**TASK REQUIREMENTS:**
In the listing that follows, locate the line containing "shown = obj.evaluated_get(depsgraph)" and the line containing "bpy.data.objects.remove(obj)". Retype exactly those two lines and every line between them, and nothing more.

(Saved entries)
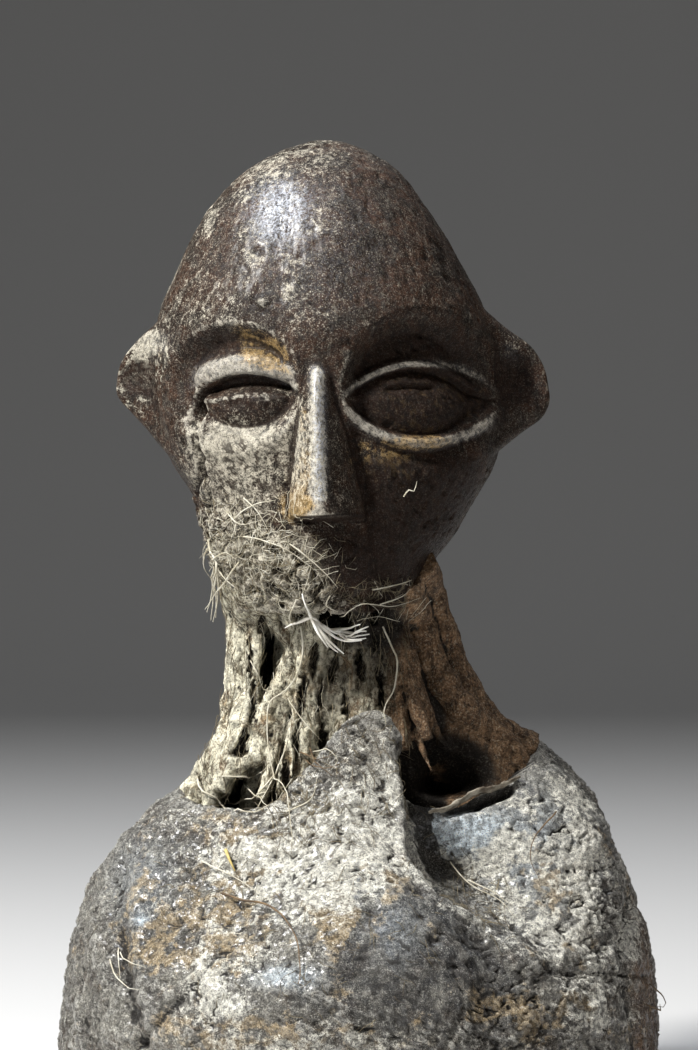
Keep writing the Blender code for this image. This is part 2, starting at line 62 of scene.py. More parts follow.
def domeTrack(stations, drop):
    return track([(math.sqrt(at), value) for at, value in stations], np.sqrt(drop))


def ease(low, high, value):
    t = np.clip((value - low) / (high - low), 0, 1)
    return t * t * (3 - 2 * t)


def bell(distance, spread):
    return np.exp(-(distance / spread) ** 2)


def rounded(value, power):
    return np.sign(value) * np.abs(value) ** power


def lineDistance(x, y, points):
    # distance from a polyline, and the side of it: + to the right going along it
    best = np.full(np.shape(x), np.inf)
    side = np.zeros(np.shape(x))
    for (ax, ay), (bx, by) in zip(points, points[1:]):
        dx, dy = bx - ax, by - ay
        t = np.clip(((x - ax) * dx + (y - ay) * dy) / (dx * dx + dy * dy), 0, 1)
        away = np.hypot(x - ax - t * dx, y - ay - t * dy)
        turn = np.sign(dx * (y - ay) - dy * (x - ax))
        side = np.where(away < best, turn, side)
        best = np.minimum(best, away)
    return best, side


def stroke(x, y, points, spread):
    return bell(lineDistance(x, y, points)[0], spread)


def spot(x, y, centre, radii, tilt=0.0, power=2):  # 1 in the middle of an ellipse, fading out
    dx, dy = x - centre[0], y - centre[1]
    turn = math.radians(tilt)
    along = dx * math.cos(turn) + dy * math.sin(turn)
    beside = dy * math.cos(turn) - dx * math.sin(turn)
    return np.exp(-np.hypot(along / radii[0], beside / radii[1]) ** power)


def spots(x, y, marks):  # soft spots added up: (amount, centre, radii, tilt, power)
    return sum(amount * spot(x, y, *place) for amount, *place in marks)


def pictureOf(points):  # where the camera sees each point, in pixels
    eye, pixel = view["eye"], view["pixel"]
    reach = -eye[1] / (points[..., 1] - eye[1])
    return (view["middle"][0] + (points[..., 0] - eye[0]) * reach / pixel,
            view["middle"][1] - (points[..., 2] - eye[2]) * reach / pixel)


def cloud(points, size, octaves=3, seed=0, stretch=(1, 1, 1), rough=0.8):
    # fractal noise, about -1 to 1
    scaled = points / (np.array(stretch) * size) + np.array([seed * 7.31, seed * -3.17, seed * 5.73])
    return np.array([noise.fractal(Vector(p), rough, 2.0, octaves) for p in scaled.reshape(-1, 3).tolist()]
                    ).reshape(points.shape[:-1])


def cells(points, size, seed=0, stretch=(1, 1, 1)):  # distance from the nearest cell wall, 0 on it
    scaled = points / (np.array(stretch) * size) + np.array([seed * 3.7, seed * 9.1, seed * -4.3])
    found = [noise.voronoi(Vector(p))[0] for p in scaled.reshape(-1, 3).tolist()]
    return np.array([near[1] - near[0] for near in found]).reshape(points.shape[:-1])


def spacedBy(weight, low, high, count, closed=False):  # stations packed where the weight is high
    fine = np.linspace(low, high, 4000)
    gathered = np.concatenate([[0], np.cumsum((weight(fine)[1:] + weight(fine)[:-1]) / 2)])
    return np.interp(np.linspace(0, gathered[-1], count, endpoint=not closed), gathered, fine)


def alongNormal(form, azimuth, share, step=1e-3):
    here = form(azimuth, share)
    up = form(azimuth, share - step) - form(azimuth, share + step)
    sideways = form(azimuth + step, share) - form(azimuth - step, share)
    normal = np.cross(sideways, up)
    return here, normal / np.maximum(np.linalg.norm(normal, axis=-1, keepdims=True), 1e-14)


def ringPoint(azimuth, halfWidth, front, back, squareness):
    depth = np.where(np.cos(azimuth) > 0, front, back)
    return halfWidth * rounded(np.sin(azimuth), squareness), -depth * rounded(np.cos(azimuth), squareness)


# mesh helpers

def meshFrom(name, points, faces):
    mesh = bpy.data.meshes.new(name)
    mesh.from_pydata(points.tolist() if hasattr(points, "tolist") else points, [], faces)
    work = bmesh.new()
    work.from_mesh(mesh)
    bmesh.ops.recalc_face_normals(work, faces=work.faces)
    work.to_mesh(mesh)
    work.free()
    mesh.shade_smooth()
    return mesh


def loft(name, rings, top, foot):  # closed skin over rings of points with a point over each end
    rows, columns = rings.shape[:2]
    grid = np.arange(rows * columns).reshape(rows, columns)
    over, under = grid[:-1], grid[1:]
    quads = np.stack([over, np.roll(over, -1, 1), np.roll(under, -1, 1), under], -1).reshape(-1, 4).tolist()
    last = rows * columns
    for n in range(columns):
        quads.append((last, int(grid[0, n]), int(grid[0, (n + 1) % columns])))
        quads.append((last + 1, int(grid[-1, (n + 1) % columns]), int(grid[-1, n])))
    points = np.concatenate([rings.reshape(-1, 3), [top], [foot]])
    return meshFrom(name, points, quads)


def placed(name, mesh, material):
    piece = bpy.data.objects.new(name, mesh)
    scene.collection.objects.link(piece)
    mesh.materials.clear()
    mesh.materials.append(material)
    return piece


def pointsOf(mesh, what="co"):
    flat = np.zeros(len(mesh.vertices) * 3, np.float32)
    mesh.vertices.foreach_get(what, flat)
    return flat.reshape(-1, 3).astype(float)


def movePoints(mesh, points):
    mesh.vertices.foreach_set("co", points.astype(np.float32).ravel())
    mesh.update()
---
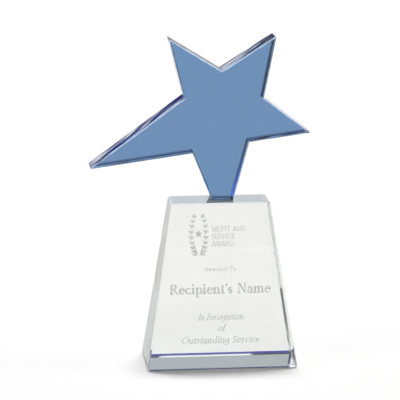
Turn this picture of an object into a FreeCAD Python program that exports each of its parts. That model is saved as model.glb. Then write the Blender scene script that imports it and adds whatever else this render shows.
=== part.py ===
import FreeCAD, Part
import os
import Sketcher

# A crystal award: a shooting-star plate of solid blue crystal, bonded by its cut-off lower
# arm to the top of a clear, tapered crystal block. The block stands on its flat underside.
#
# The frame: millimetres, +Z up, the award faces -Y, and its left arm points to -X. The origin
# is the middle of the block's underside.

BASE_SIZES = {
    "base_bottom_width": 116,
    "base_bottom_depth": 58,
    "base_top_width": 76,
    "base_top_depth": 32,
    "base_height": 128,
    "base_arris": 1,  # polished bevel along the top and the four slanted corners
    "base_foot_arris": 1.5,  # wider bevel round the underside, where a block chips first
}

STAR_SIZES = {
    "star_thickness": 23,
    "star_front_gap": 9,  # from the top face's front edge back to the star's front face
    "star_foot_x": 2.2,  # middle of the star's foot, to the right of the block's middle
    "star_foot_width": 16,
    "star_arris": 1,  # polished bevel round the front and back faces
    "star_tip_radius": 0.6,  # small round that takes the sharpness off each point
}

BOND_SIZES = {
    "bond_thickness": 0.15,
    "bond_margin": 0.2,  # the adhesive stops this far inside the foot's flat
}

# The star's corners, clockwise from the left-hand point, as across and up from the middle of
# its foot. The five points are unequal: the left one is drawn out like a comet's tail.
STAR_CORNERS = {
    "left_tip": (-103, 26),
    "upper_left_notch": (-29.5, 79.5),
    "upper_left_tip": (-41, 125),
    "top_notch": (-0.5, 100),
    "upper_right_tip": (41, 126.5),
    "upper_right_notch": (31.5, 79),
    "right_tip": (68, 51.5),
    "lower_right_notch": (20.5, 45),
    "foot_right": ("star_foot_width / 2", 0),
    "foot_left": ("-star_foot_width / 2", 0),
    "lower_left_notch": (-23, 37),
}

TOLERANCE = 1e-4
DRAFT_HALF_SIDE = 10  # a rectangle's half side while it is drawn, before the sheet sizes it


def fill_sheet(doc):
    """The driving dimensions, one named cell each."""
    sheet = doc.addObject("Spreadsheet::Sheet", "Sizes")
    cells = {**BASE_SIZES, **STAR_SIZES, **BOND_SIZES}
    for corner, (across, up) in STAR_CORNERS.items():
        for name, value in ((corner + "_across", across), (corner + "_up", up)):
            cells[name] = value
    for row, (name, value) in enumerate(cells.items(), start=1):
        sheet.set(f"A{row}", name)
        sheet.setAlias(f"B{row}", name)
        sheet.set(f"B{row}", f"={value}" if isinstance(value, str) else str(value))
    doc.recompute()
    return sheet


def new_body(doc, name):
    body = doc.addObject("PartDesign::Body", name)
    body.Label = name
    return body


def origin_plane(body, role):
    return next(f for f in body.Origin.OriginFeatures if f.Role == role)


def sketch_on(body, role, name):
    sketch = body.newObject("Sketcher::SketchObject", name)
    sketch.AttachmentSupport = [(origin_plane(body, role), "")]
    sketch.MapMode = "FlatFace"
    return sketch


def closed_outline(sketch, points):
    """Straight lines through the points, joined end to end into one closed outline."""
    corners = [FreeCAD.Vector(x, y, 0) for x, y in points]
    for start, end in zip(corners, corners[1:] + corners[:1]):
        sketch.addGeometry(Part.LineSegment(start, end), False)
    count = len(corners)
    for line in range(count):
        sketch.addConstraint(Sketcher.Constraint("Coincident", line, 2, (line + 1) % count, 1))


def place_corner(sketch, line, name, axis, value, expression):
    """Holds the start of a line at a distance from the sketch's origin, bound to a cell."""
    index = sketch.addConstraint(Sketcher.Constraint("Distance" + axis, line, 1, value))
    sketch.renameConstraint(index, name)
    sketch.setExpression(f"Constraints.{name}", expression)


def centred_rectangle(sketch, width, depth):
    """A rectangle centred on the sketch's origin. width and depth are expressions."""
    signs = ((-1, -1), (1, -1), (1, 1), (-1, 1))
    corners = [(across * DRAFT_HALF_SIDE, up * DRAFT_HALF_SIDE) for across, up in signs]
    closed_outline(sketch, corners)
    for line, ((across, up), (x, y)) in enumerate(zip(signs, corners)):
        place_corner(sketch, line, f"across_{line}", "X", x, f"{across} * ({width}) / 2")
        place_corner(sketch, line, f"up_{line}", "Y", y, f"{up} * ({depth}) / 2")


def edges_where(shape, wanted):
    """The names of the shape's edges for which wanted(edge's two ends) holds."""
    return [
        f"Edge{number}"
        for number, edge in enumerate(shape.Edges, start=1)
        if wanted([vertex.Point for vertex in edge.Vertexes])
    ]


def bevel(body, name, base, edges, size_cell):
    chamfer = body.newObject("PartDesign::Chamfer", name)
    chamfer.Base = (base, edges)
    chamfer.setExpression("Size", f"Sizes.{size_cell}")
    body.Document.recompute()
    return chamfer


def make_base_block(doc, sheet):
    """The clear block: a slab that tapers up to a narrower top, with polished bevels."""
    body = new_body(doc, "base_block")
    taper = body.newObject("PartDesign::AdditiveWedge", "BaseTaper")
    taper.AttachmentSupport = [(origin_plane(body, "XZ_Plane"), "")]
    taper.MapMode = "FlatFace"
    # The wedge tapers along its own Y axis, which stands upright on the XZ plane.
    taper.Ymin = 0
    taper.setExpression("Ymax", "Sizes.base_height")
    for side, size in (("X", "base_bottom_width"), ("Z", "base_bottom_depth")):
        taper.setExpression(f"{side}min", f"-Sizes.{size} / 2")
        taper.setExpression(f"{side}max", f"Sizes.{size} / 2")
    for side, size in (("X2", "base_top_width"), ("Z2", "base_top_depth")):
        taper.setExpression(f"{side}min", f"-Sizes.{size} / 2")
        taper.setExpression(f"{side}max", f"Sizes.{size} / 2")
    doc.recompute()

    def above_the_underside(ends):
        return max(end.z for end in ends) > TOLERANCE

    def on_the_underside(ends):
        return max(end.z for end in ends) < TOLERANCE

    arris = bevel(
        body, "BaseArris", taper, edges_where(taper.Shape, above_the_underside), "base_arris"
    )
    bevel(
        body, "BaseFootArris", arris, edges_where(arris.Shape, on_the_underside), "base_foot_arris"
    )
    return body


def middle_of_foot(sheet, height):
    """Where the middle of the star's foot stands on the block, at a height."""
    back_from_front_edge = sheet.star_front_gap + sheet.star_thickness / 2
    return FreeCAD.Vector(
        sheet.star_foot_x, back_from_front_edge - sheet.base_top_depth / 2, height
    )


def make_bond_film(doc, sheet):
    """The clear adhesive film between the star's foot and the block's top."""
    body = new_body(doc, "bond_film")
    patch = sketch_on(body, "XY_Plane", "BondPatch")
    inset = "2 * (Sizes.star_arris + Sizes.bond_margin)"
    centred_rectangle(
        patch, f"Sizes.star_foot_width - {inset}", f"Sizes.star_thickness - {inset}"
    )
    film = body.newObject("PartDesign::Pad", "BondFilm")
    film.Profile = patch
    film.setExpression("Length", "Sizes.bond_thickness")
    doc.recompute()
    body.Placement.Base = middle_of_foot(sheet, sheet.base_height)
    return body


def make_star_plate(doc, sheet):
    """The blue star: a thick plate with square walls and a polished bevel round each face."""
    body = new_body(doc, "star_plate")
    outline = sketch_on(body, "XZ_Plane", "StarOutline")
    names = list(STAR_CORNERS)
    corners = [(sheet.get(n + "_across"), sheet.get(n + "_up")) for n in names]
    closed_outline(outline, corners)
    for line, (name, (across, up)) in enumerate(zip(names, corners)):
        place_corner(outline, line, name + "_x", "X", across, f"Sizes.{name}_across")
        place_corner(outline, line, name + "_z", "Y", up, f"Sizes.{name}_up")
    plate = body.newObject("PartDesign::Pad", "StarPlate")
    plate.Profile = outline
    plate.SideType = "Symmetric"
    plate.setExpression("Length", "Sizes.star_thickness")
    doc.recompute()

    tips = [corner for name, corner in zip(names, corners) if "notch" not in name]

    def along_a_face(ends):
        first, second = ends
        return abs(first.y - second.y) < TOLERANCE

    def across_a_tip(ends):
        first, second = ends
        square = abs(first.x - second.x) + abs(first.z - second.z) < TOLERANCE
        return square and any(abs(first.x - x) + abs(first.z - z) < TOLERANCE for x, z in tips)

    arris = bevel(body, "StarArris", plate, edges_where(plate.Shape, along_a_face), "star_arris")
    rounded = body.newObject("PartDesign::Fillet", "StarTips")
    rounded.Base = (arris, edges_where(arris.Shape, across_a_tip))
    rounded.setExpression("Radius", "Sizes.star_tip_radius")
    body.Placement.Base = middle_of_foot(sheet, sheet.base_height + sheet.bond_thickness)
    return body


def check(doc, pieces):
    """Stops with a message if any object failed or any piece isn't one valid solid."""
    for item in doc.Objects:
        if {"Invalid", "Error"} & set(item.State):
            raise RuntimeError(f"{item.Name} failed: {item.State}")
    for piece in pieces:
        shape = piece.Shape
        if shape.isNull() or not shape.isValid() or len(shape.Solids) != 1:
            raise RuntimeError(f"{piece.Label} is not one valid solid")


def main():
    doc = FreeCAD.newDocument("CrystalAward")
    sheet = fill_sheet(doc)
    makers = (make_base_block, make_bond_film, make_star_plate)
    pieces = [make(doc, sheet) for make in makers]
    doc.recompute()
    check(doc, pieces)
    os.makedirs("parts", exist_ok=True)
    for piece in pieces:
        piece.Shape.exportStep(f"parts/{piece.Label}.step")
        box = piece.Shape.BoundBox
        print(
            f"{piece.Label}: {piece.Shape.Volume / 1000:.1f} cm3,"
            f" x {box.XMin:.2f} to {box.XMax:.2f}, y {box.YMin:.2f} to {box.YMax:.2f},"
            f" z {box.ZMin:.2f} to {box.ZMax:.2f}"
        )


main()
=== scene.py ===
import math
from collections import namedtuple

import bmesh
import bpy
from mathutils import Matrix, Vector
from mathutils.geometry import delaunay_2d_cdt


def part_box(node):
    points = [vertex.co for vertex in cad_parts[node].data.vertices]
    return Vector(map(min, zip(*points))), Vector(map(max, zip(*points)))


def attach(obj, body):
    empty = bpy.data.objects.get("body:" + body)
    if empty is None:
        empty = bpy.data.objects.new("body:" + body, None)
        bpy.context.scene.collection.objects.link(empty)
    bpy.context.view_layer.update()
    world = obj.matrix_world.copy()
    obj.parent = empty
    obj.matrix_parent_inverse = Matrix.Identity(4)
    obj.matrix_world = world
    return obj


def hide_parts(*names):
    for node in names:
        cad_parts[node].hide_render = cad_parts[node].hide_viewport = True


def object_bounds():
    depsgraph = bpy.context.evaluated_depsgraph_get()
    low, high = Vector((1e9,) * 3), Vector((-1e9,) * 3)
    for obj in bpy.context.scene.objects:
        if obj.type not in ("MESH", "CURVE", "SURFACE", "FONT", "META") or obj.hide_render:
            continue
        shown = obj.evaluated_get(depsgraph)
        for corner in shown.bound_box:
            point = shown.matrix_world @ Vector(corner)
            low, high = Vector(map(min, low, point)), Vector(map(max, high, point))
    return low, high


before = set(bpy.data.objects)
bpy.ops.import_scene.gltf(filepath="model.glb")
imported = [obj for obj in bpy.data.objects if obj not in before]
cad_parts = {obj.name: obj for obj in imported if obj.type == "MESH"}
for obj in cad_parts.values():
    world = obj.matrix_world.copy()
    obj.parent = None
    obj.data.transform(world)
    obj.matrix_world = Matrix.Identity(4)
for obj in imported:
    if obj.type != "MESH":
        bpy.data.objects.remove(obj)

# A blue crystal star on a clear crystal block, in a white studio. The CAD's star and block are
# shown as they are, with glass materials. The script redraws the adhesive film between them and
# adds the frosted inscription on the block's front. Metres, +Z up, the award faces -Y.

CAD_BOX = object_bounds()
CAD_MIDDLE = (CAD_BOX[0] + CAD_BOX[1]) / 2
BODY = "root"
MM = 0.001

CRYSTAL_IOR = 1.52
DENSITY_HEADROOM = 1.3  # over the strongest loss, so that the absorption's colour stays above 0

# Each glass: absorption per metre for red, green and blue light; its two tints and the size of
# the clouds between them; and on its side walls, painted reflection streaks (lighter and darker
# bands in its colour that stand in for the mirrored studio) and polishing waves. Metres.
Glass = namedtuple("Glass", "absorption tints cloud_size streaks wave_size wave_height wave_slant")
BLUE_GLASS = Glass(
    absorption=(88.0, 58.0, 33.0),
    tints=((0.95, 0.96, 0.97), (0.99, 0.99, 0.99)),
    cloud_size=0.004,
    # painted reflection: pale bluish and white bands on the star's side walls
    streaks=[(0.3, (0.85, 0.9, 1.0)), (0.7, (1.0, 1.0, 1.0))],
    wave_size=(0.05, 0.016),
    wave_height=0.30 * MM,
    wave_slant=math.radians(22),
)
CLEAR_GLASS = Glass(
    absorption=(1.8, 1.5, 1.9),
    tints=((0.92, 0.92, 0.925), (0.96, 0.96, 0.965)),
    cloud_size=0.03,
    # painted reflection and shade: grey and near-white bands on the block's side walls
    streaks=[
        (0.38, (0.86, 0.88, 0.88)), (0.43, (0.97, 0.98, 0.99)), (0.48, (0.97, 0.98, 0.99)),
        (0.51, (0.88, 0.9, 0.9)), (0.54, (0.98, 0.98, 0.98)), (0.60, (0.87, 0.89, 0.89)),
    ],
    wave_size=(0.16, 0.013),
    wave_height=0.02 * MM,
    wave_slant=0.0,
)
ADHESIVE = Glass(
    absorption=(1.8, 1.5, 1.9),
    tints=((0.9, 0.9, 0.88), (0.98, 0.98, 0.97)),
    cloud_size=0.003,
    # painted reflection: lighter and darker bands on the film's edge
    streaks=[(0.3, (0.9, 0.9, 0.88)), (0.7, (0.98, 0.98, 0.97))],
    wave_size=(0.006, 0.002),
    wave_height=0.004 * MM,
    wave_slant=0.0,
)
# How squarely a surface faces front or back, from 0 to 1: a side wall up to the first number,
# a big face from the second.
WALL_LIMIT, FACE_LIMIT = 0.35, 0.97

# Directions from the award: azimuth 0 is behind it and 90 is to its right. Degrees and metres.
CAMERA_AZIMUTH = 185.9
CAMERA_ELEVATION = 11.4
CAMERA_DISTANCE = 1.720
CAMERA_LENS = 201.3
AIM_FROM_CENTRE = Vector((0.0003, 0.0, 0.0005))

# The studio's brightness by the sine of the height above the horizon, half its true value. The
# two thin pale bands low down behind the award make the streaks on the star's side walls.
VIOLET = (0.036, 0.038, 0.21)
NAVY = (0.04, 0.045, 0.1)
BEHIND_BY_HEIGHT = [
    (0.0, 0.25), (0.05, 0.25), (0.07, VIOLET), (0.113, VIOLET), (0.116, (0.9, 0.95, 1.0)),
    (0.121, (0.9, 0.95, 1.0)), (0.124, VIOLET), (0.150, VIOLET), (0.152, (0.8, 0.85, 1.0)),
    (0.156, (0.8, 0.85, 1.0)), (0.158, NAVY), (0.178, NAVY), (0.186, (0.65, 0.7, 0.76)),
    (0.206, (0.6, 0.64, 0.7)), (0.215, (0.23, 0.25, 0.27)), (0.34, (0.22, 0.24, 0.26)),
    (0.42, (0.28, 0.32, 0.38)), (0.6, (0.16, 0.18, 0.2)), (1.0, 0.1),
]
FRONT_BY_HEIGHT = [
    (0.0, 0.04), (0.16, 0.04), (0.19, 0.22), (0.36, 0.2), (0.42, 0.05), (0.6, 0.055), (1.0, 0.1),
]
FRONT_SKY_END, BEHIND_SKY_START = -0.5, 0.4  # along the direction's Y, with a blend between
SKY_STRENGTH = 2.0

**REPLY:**
        shown = obj.evaluated_get(depsgraph)
        for corner in shown.bound_box:
            point = shown.matrix_world @ Vector(corner)
            low, high = Vector(map(min, low, point)), Vector(map(max, high, point))
    return low, high


before = set(bpy.data.objects)
bpy.ops.import_scene.gltf(filepath="model.glb")
imported = [obj for obj in bpy.data.objects if obj not in before]
cad_parts = {obj.name: obj for obj in imported if obj.type == "MESH"}
for obj in cad_parts.values():
    world = obj.matrix_world.copy()
    obj.parent = None
    obj.data.transform(world)
    obj.matrix_world = Matrix.Identity(4)
for obj in imported:
    if obj.type != "MESH":
        bpy.data.objects.remove(obj)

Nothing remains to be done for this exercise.